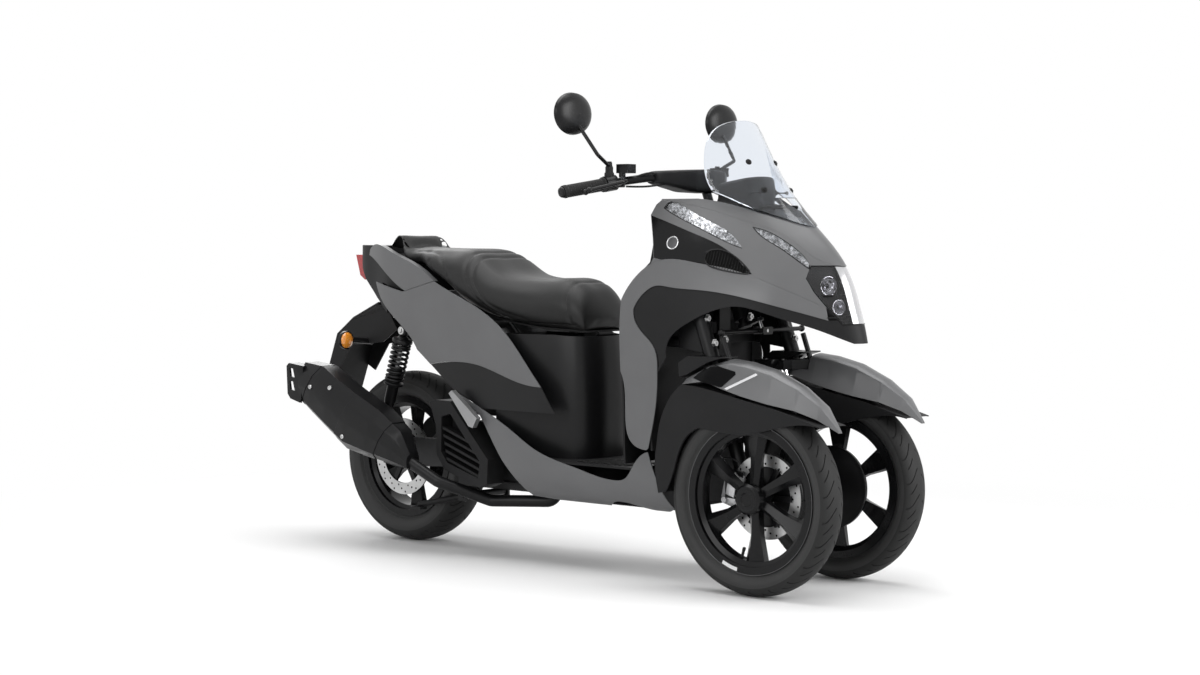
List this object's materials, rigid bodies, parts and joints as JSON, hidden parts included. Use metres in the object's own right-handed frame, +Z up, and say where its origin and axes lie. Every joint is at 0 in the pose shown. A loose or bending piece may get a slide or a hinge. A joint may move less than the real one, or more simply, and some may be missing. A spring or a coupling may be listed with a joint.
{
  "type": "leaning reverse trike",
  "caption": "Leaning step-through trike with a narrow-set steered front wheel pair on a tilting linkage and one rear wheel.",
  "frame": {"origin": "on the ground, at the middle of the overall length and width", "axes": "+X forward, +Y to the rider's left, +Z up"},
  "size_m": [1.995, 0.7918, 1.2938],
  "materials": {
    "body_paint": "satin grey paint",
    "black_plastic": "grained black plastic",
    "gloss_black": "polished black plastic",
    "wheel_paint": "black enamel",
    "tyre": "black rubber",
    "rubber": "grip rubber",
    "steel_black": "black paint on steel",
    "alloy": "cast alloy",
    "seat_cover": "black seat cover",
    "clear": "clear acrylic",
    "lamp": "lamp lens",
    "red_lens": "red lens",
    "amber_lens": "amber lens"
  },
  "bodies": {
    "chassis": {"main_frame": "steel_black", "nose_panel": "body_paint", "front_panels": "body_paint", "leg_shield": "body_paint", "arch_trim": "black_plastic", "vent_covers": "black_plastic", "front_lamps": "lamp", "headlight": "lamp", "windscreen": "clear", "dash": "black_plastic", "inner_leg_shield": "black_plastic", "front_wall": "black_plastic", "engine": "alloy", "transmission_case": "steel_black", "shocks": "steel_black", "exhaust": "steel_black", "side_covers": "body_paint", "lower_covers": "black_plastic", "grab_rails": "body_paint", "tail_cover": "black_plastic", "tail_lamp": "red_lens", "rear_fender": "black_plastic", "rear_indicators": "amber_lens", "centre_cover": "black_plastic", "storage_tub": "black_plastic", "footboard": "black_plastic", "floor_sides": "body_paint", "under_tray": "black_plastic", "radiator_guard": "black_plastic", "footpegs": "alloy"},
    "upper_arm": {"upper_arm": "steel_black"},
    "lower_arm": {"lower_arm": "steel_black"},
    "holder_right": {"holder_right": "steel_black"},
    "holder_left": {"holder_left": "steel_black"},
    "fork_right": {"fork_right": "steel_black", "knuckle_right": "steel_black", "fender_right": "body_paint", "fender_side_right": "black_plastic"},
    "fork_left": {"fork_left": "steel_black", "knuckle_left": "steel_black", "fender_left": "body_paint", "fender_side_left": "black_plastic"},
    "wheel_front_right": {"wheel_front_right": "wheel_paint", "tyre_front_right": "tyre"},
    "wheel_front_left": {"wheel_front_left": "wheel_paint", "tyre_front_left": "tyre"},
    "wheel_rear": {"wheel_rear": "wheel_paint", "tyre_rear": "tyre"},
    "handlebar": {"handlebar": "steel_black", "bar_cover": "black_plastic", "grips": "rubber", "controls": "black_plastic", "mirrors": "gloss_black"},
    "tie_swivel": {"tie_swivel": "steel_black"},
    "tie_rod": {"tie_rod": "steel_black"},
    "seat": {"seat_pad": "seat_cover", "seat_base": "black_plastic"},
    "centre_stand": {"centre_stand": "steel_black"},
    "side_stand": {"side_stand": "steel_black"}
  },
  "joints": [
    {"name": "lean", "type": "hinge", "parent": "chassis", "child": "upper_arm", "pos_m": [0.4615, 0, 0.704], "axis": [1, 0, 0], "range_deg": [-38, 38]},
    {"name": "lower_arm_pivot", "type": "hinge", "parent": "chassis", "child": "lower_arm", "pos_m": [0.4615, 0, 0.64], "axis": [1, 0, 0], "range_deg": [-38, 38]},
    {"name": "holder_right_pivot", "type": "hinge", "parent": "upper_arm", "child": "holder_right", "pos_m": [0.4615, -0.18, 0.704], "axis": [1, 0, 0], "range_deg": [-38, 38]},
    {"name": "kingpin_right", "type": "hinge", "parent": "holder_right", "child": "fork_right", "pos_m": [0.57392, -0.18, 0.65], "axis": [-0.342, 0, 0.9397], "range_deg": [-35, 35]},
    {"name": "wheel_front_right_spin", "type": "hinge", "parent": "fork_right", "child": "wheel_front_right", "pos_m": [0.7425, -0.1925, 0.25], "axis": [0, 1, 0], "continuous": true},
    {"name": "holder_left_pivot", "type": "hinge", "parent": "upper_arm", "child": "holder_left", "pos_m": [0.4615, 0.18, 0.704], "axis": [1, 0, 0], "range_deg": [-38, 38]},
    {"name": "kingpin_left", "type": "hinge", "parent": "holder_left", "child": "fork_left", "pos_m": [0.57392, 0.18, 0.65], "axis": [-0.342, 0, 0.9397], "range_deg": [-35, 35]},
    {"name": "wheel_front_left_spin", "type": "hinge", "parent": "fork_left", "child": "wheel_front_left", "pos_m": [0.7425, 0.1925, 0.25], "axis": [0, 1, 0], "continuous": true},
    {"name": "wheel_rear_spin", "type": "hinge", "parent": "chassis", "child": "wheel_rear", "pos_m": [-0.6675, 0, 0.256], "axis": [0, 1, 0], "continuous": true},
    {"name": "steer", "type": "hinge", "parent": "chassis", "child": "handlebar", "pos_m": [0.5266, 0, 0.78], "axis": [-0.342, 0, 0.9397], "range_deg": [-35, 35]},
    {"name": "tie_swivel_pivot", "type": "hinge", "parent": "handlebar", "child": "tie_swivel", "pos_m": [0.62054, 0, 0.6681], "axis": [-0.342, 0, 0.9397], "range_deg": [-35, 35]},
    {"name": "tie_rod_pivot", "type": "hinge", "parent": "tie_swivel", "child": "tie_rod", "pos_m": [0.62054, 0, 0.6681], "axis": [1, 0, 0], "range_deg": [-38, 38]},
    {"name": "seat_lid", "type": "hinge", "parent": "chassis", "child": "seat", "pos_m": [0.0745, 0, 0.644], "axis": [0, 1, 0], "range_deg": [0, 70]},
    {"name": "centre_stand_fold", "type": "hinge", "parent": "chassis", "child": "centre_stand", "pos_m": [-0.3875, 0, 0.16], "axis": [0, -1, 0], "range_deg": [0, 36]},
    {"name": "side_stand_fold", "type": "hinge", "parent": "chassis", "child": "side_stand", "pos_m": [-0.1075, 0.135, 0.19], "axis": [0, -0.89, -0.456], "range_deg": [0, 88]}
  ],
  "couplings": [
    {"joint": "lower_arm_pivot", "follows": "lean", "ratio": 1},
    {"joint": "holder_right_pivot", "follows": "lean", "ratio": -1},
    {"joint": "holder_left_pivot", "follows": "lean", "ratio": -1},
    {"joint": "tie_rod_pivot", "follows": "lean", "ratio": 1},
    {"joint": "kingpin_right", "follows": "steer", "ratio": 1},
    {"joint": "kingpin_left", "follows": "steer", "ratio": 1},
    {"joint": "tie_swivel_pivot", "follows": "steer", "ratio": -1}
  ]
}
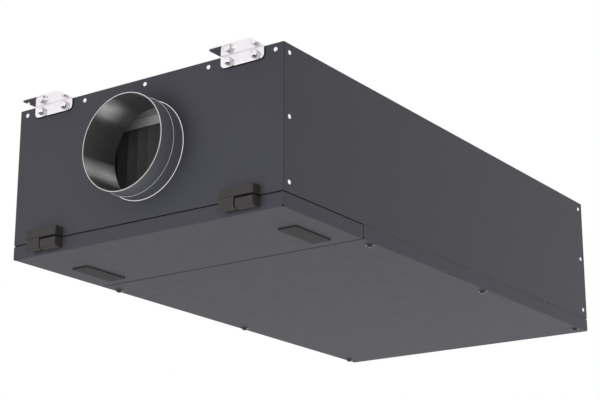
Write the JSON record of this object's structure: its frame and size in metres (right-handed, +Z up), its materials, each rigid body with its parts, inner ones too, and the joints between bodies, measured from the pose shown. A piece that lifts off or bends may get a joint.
┄┄┄┄┄┄
→ Aim:
Quote each line above in full, word for word.

→ Output:
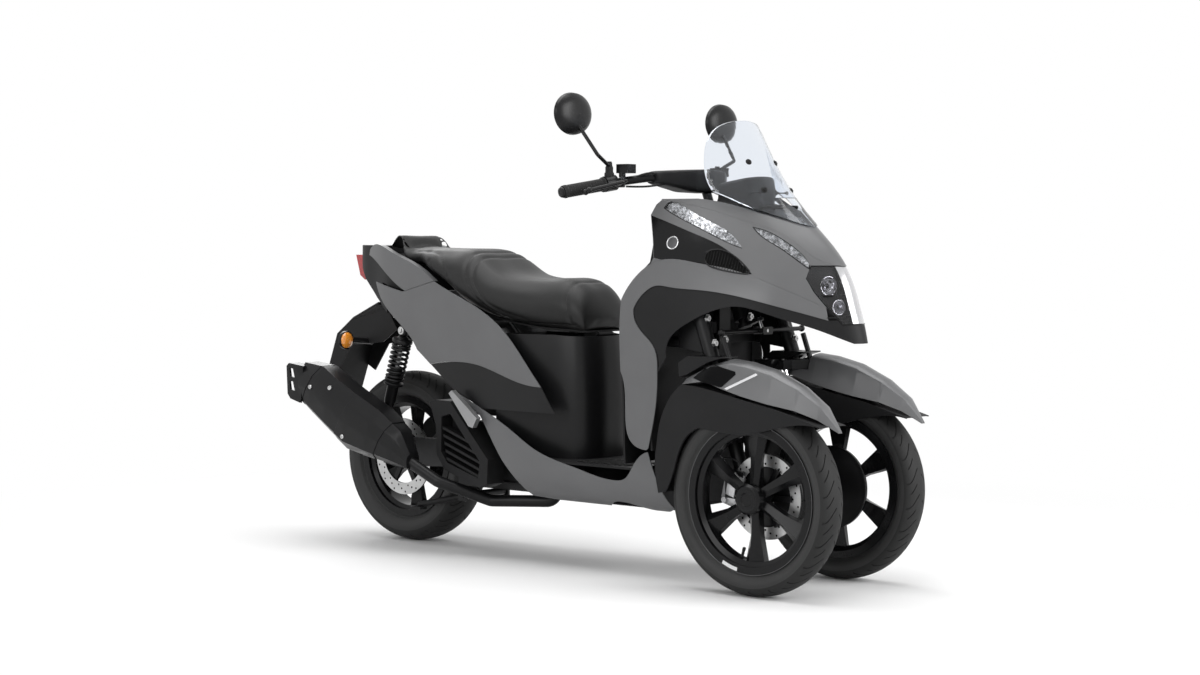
List this object's materials, rigid bodies, parts and joints as JSON, hidden parts included. Use metres in the object's own right-handed frame, +Z up, and say where its origin and axes lie. Every joint is at 0 in the pose shown. A loose or bending piece may get a slide or a hinge. A joint may move less than the real one, or more simply, and some may be missing. A spring or a coupling may be listed with a joint.
{
  "type": "leaning reverse trike",
  "caption": "Leaning step-through trike with a narrow-set steered front wheel pair on a tilting linkage and one rear wheel.",
  "frame": {"origin": "on the ground, at the middle of the overall length and width", "axes": "+X forward, +Y to the rider's left, +Z up"},
  "size_m": [1.995, 0.7918, 1.2938],
  "materials": {
    "body_paint": "satin grey paint",
    "black_plastic": "grained black plastic",
    "gloss_black": "polished black plastic",
    "wheel_paint": "black enamel",
    "tyre": "black rubber",
    "rubber": "grip rubber",
    "steel_black": "black paint on steel",
    "alloy": "cast alloy",
    "seat_cover": "black seat cover",
    "clear": "clear acrylic",
    "lamp": "lamp lens",
    "red_lens": "red lens",
    "amber_lens": "amber lens"
  },
  "bodies": {
    "chassis": {"main_frame": "steel_black", "nose_panel": "body_paint", "front_panels": "body_paint", "leg_shield": "body_paint", "arch_trim": "black_plastic", "vent_covers": "black_plastic", "front_lamps": "lamp", "headlight": "lamp", "windscreen": "clear", "dash": "black_plastic", "inner_leg_shield": "black_plastic", "front_wall": "black_plastic", "engine": "alloy", "transmission_case": "steel_black", "shocks": "steel_black", "exhaust": "steel_black", "side_covers": "body_paint", "lower_covers": "black_plastic", "grab_rails": "body_paint", "tail_cover": "black_plastic", "tail_lamp": "red_lens", "rear_fender": "black_plastic", "rear_indicators": "amber_lens", "centre_cover": "black_plastic", "storage_tub": "black_plastic", "footboard": "black_plastic", "floor_sides": "body_paint", "under_tray": "black_plastic", "radiator_guard": "black_plastic", "footpegs": "alloy"},
    "upper_arm": {"upper_arm": "steel_black"},
    "lower_arm": {"lower_arm": "steel_black"},
    "holder_right": {"holder_right": "steel_black"},
    "holder_left": {"holder_left": "steel_black"},
    "fork_right": {"fork_right": "steel_black", "knuckle_right": "steel_black", "fender_right": "body_paint", "fender_side_right": "black_plastic"},
    "fork_left": {"fork_left": "steel_black", "knuckle_left": "steel_black", "fender_left": "body_paint", "fender_side_left": "black_plastic"},
    "wheel_front_right": {"wheel_front_right": "wheel_paint", "tyre_front_right": "tyre"},
    "wheel_front_left": {"wheel_front_left": "wheel_paint", "tyre_front_left": "tyre"},
    "wheel_rear": {"wheel_rear": "wheel_paint", "tyre_rear": "tyre"},
    "handlebar": {"handlebar": "steel_black", "bar_cover": "black_plastic", "grips": "rubber", "controls": "black_plastic", "mirrors": "gloss_black"},
    "tie_swivel": {"tie_swivel": "steel_black"},
    "tie_rod": {"tie_rod": "steel_black"},
    "seat": {"seat_pad": "seat_cover", "seat_base": "black_plastic"},
    "centre_stand": {"centre_stand": "steel_black"},
    "side_stand": {"side_stand": "steel_black"}
  },
  "joints": [
    {"name": "lean", "type": "hinge", "parent": "chassis", "child": "upper_arm", "pos_m": [0.4615, 0, 0.704], "axis": [1, 0, 0], "range_deg": [-38, 38]},
    {"name": "lower_arm_pivot", "type": "hinge", "parent": "chassis", "child": "lower_arm", "pos_m": [0.4615, 0, 0.64], "axis": [1, 0, 0], "range_deg": [-38, 38]},
    {"name": "holder_right_pivot", "type": "hinge", "parent": "upper_arm", "child": "holder_right", "pos_m": [0.4615, -0.18, 0.704], "axis": [1, 0, 0], "range_deg": [-38, 38]},
    {"name": "kingpin_right", "type": "hinge", "parent": "holder_right", "child": "fork_right", "pos_m": [0.57392, -0.18, 0.65], "axis": [-0.342, 0, 0.9397], "range_deg": [-35, 35]},
    {"name": "wheel_front_right_spin", "type": "hinge", "parent": "fork_right", "child": "wheel_front_right", "pos_m": [0.7425, -0.1925, 0.25], "axis": [0, 1, 0], "continuous": true},
    {"name": "holder_left_pivot", "type": "hinge", "parent": "upper_arm", "child": "holder_left", "pos_m": [0.4615, 0.18, 0.704], "axis": [1, 0, 0], "range_deg": [-38, 38]},
    {"name": "kingpin_left", "type": "hinge", "parent": "holder_left", "child": "fork_left", "pos_m": [0.57392, 0.18, 0.65], "axis": [-0.342, 0, 0.9397], "range_deg": [-35, 35]},
    {"name": "wheel_front_left_spin", "type": "hinge", "parent": "fork_left", "child": "wheel_front_left", "pos_m": [0.7425, 0.1925, 0.25], "axis": [0, 1, 0], "continuous": true},
    {"name": "wheel_rear_spin", "type": "hinge", "parent": "chassis", "child": "wheel_rear", "pos_m": [-0.6675, 0, 0.256], "axis": [0, 1, 0], "continuous": true},
    {"name": "steer", "type": "hinge", "parent": "chassis", "child": "handlebar", "pos_m": [0.5266, 0, 0.78], "axis": [-0.342, 0, 0.9397], "range_deg": [-35, 35]},
    {"name": "tie_swivel_pivot", "type": "hinge", "parent": "handlebar", "child": "tie_swivel", "pos_m": [0.62054, 0, 0.6681], "axis": [-0.342, 0, 0.9397], "range_deg": [-35, 35]},
    {"name": "tie_rod_pivot", "type": "hinge", "parent": "tie_swivel", "child": "tie_rod", "pos_m": [0.62054, 0, 0.6681], "axis": [1, 0, 0], "range_deg": [-38, 38]},
    {"name": "seat_lid", "type": "hinge", "parent": "chassis", "child": "seat", "pos_m": [0.0745, 0, 0.644], "axis": [0, 1, 0], "range_deg": [0, 70]},
    {"name": "centre_stand_fold", "type": "hinge", "parent": "chassis", "child": "centre_stand", "pos_m": [-0.3875, 0, 0.16], "axis": [0, -1, 0], "range_deg": [0, 36]},
    {"name": "side_stand_fold", "type": "hinge", "parent": "chassis", "child": "side_stand", "pos_m": [-0.1075, 0.135, 0.19], "axis": [0, -0.89, -0.456], "range_deg": [0, 88]}
  ],
  "couplings": [
    {"joint": "lower_arm_pivot", "follows": "lean", "ratio": 1},
    {"joint": "holder_right_pivot", "follows": "lean", "ratio": -1},
    {"joint": "holder_left_pivot", "follows": "lean", "ratio": -1},
    {"joint": "tie_rod_pivot", "follows": "lean", "ratio": 1},
    {"joint": "kingpin_right", "follows": "steer", "ratio": 1},
    {"joint": "kingpin_left", "follows": "steer", "ratio": 1},
    {"joint": "tie_swivel_pivot", "follows": "steer", "ratio": -1}
  ]
}
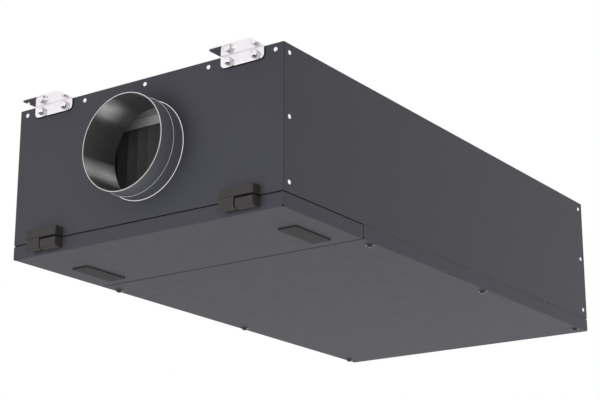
Write the JSON record of this object's structure: its frame and size in metres (right-handed, +Z up), its materials, each rigid body with its parts, inner ones too, and the joints between bodies, measured from the pose shown. A piece that lifts off or bends may get a joint.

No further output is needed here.